Bug #1868364 reported by dongdong tao
8
This bug affects 1 person
Affects Status Importance Assigned to Milestone
Ubuntu Cloud Archive
Fix Released
Undecided
Unassigned
Queens
Fix Released
High
Unassigned
Rocky
Won't Fix
Undecided
Unassigned
Stein
Fix Released
Undecided
Unassigned
Train
Fix Released
Undecided
Unassigned
ceph (Ubuntu)
Fix Released
Undecided
dongdong tao
Bionic
Fix Released
High
Unassigned

Bug Description

[Impact]
This bug will cause the bucket not able to abort the multipart upload and leaving the stale multiple entries behind for those buckets which had partial multipart uploads before the resharding.

[Test Case]
Deploy a latest luminous(12.2.13) ceph cluter
Create a bucket
upload a big file (200M+) to that bucket
Press "Ctrl + C" after several part (each part is 15M) had been uploaded
Manually reshard the bucket to 4 shards
Abort the multipart uploading
Without the fix, you will not able to abort the previous uploading

[Regression Potential]
Low - this fix has been accept upstream in later releases since from Mimic, but it there is a super large multipart uploads, all the multi-entry will now be correctly mapped to the expected shard, which will cause this shard contain more omap entries than before, which might some slow when listing the shard

[Original Bug Report]
There is a bug during the resharding for those multipart entries.
For all the multipart entries, the hash source should be the object name so that all those entries can still be
distributed to one same bucket index shard object.
Right now the code just calculate the shard id based on each entry's name, which is wrong
This can cause the bucket not able to abort the multipart upload and leave the stale multiple entries behind.
https://tracker.ceph.com/issues/43583

dongdong tao (taodd)
Changed in ceph (Ubuntu):
assignee: nobody → dongdong tao (taodd)
Revision history for this message
James Page (james-page) wrote : Re: rgw: unable to abort multipart upload after the bucket got resharded

I have specifically not raised a bug target for eoan as the fix for this issue is included in 14.2.8 which is the proposed UNAPPROVED queue for SRU team review.

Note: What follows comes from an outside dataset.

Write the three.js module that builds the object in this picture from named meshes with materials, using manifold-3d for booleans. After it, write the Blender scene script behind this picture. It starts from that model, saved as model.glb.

summary: - backport the multipart fix to luminous
+ rgw: unable to abort multipart upload after the bucket got resharded
Changed in ceph (Ubuntu):
status: New → Fix Released
Changed in ceph (Ubuntu Bionic):
status: New → Triaged
importance: Undecided → High
Revision history for this message
dongdong tao (taodd) wrote :

upload the debdiff

description: updated
dongdong tao (taodd)
tags: added: sts sts-sru-needed
Revision history for this message
Edward Hope-Morley (hopem) wrote :

@taodd since the fix is already in Train UCA and you need to get it as far as bionic-updates, you will need to now submit a patch for Stein and Rocky UCA (Disco and Cosmic are EOL so forget about them). Once R and S have landed we can deal with Bionic/Queens.

Revision history for this message
Edward Hope-Morley (hopem) wrote :

13.2.9-0ubuntu0.19.04.1~cloud0 in stein uca already has this fix as well

rocky uca has 13.2.8-0ubuntu0.18.10.1~cloud0 which does not have the fix but perhaps these can just be synced.

Revision history for this message
Corey Bryant (corey.bryant) wrote :

Hi dongdong,

Thank you for this. Can you update the [Regression Potential] section to adhere to the description at https://wiki.ubuntu.com/StableReleaseUpdates? The regression potential of an SRU is expected to be low. This section should mention what could happen if the code were to cause a regression.

Also it seems like the patch has several releases in it. Is that expected?

Thank you,
Corey

Revision history for this message
dongdong tao (taodd) wrote :

Hi Corey,

I updated the regression potential section, and this patch is for bionic luminous.

Thanks,
Dongdong

description: updated
Revision history for this message
Corey Bryant (corey.bryant) wrote :

Thanks. The patch repeats the debian/ bits several times. Is that intended?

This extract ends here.